■ **Exercise prompt**: Take down each entry exactly as written.

■ **Materials provided**:
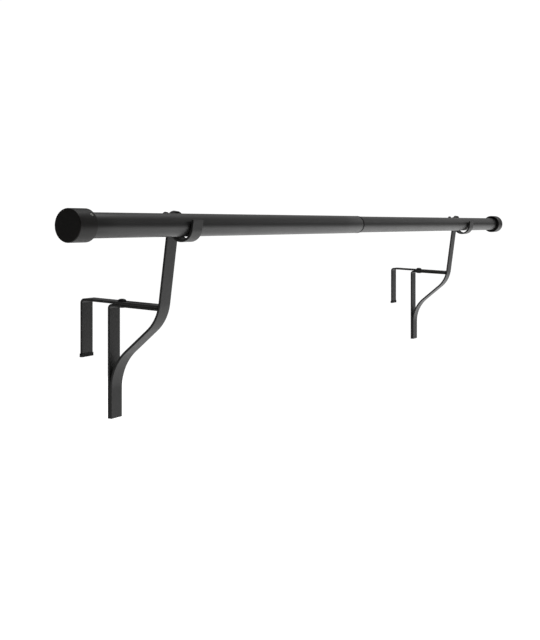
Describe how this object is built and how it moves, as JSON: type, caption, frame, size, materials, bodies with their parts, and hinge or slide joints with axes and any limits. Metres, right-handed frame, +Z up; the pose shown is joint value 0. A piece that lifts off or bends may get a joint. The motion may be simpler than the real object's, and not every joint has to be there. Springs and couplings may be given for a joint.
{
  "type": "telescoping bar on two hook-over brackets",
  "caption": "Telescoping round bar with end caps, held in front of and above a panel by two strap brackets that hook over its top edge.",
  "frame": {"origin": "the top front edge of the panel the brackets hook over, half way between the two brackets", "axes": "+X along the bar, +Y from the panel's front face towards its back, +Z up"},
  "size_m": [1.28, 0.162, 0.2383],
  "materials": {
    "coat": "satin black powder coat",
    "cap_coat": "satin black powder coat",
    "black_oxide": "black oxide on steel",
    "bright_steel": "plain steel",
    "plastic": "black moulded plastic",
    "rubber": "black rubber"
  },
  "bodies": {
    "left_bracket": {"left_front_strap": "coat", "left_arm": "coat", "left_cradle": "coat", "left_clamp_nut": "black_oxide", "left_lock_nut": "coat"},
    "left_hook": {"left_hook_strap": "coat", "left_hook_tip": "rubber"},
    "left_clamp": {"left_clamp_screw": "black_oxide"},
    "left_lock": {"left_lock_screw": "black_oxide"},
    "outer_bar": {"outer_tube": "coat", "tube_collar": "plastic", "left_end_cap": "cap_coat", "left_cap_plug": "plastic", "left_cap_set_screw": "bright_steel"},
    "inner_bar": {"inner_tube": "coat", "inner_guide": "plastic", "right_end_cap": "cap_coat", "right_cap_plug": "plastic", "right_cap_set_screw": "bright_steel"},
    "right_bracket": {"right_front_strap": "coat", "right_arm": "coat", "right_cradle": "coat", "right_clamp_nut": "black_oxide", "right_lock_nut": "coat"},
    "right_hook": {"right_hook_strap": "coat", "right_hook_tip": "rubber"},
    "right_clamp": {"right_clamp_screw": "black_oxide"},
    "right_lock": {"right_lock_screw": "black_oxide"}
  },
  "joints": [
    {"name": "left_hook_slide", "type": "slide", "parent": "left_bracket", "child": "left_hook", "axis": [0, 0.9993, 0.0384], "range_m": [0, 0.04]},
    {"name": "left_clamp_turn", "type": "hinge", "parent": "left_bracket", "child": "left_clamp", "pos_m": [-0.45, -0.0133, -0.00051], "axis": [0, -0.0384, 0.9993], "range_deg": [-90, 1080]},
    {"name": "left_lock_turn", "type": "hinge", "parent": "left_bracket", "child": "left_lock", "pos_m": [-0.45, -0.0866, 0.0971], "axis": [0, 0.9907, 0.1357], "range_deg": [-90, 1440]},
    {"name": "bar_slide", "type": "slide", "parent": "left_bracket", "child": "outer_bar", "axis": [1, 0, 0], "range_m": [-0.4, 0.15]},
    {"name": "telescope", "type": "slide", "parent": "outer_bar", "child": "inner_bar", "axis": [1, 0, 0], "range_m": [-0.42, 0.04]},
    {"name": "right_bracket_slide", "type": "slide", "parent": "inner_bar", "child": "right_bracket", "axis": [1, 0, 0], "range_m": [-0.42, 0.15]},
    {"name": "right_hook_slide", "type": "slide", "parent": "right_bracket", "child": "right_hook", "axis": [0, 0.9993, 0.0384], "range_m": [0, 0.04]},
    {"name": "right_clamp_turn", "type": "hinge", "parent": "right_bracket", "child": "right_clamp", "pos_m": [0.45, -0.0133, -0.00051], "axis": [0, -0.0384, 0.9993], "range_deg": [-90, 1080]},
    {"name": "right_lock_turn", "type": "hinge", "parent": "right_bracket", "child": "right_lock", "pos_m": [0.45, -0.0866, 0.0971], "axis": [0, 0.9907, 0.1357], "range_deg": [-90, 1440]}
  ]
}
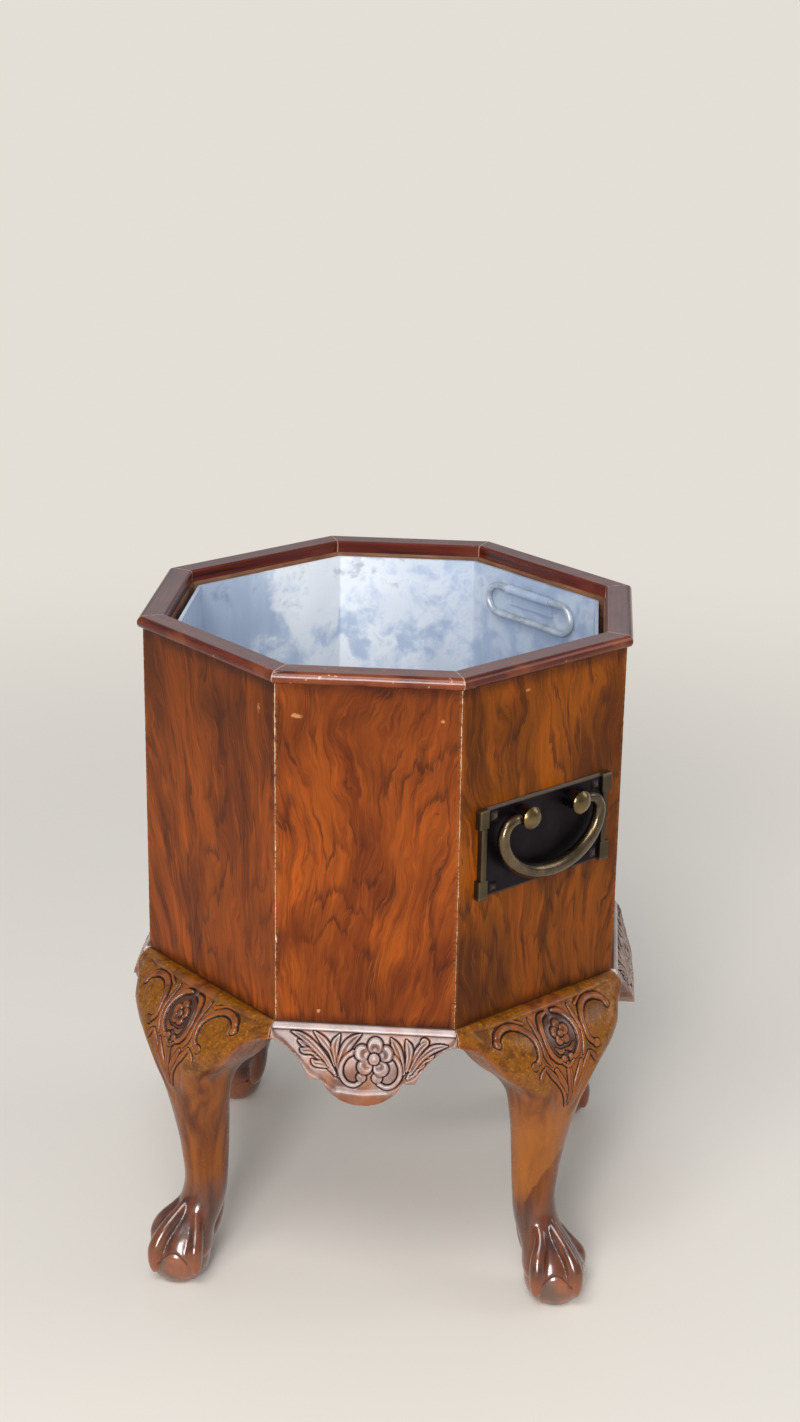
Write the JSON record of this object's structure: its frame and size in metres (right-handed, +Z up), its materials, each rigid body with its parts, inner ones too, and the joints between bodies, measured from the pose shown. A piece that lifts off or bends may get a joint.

■ **Final answer**:
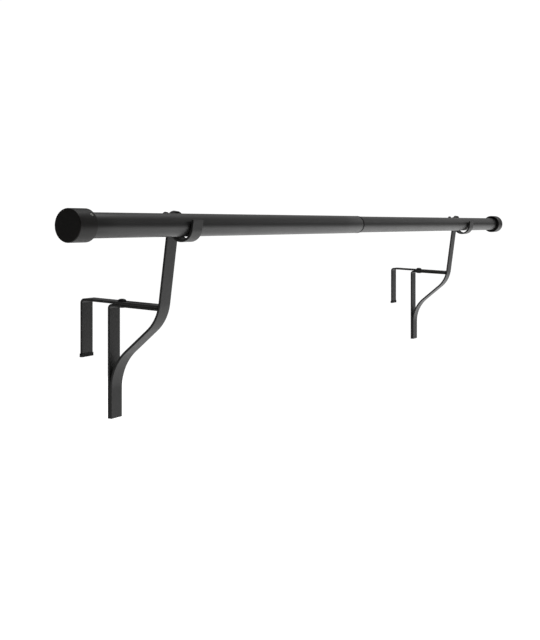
Describe how this object is built and how it moves, as JSON: type, caption, frame, size, materials, bodies with their parts, and hinge or slide joints with axes and any limits. Metres, right-handed frame, +Z up; the pose shown is joint value 0. A piece that lifts off or bends may get a joint. The motion may be simpler than the real object's, and not every joint has to be there. Springs and couplings may be given for a joint.
{
  "type": "telescoping bar on two hook-over brackets",
  "caption": "Telescoping round bar with end caps, held in front of and above a panel by two strap brackets that hook over its top edge.",
  "frame": {"origin": "the top front edge of the panel the brackets hook over, half way between the two brackets", "axes": "+X along the bar, +Y from the panel's front face towards its back, +Z up"},
  "size_m": [1.28, 0.162, 0.2383],
  "materials": {
    "coat": "satin black powder coat",
    "cap_coat": "satin black powder coat",
    "black_oxide": "black oxide on steel",
    "bright_steel": "plain steel",
    "plastic": "black moulded plastic",
    "rubber": "black rubber"
  },
  "bodies": {
    "left_bracket": {"left_front_strap": "coat", "left_arm": "coat", "left_cradle": "coat", "left_clamp_nut": "black_oxide", "left_lock_nut": "coat"},
    "left_hook": {"left_hook_strap": "coat", "left_hook_tip": "rubber"},
    "left_clamp": {"left_clamp_screw": "black_oxide"},
    "left_lock": {"left_lock_screw": "black_oxide"},
    "outer_bar": {"outer_tube": "coat", "tube_collar": "plastic", "left_end_cap": "cap_coat", "left_cap_plug": "plastic", "left_cap_set_screw": "bright_steel"},
    "inner_bar": {"inner_tube": "coat", "inner_guide": "plastic", "right_end_cap": "cap_coat", "right_cap_plug": "plastic", "right_cap_set_screw": "bright_steel"},
    "right_bracket": {"right_front_strap": "coat", "right_arm": "coat", "right_cradle": "coat", "right_clamp_nut": "black_oxide", "right_lock_nut": "coat"},
    "right_hook": {"right_hook_strap": "coat", "right_hook_tip": "rubber"},
    "right_clamp": {"right_clamp_screw": "black_oxide"},
    "right_lock": {"right_lock_screw": "black_oxide"}
  },
  "joints": [
    {"name": "left_hook_slide", "type": "slide", "parent": "left_bracket", "child": "left_hook", "axis": [0, 0.9993, 0.0384], "range_m": [0, 0.04]},
    {"name": "left_clamp_turn", "type": "hinge", "parent": "left_bracket", "child": "left_clamp", "pos_m": [-0.45, -0.0133, -0.00051], "axis": [0, -0.0384, 0.9993], "range_deg": [-90, 1080]},
    {"name": "left_lock_turn", "type": "hinge", "parent": "left_bracket", "child": "left_lock", "pos_m": [-0.45, -0.0866, 0.0971], "axis": [0, 0.9907, 0.1357], "range_deg": [-90, 1440]},
    {"name": "bar_slide", "type": "slide", "parent": "left_bracket", "child": "outer_bar", "axis": [1, 0, 0], "range_m": [-0.4, 0.15]},
    {"name": "telescope", "type": "slide", "parent": "outer_bar", "child": "inner_bar", "axis": [1, 0, 0], "range_m": [-0.42, 0.04]},
    {"name": "right_bracket_slide", "type": "slide", "parent": "inner_bar", "child": "right_bracket", "axis": [1, 0, 0], "range_m": [-0.42, 0.15]},
    {"name": "right_hook_slide", "type": "slide", "parent": "right_bracket", "child": "right_hook", "axis": [0, 0.9993, 0.0384], "range_m": [0, 0.04]},
    {"name": "right_clamp_turn", "type": "hinge", "parent": "right_bracket", "child": "right_clamp", "pos_m": [0.45, -0.0133, -0.00051], "axis": [0, -0.0384, 0.9993], "range_deg": [-90, 1080]},
    {"name": "right_lock_turn", "type": "hinge", "parent": "right_bracket", "child": "right_lock", "pos_m": [0.45, -0.0866, 0.0971], "axis": [0, 0.9907, 0.1357], "range_deg": [-90, 1440]}
  ]
}
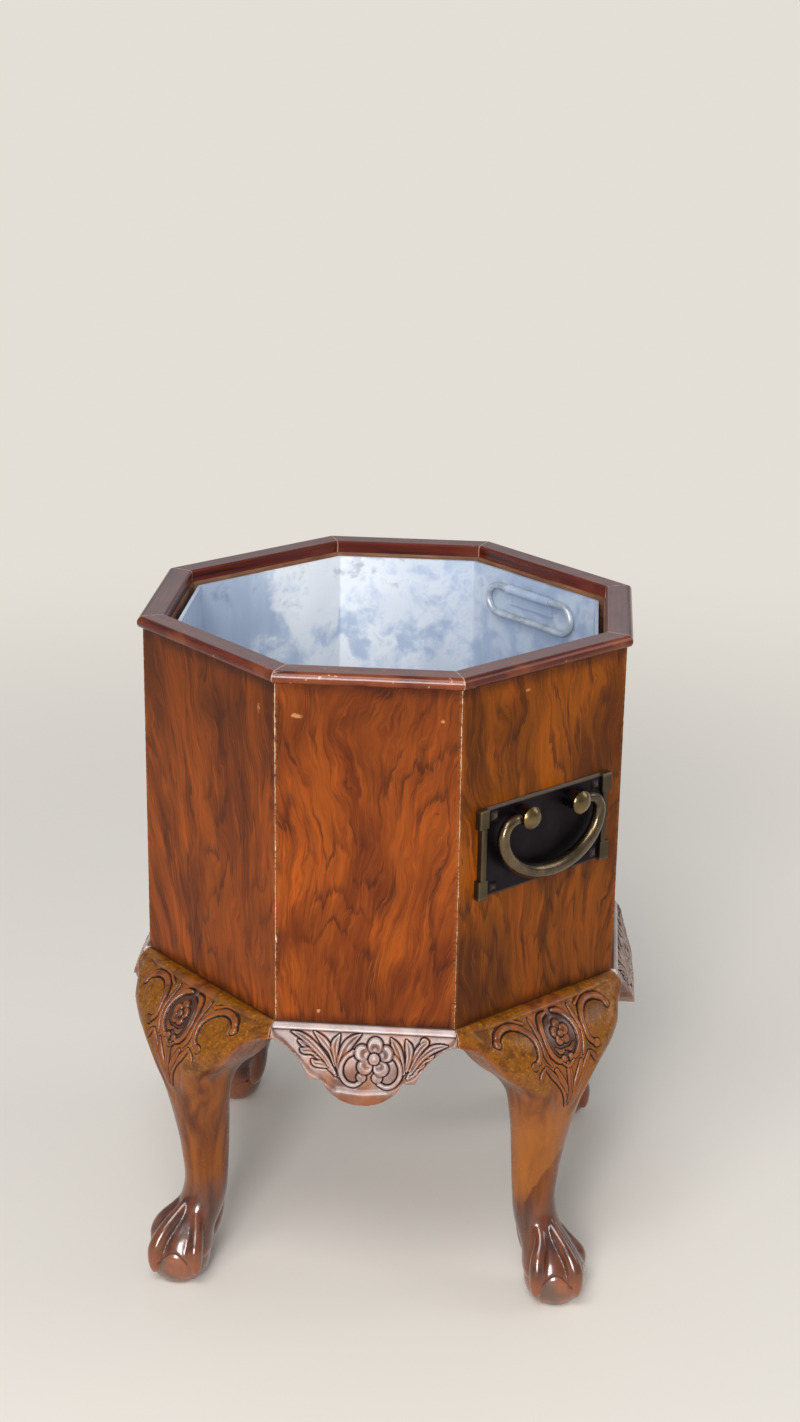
Write the JSON record of this object's structure: its frame and size in metres (right-handed, +Z up), its materials, each rigid body with its parts, inner ones too, and the joints between bodies, measured from the pose shown. A piece that lifts off or bends may get a joint.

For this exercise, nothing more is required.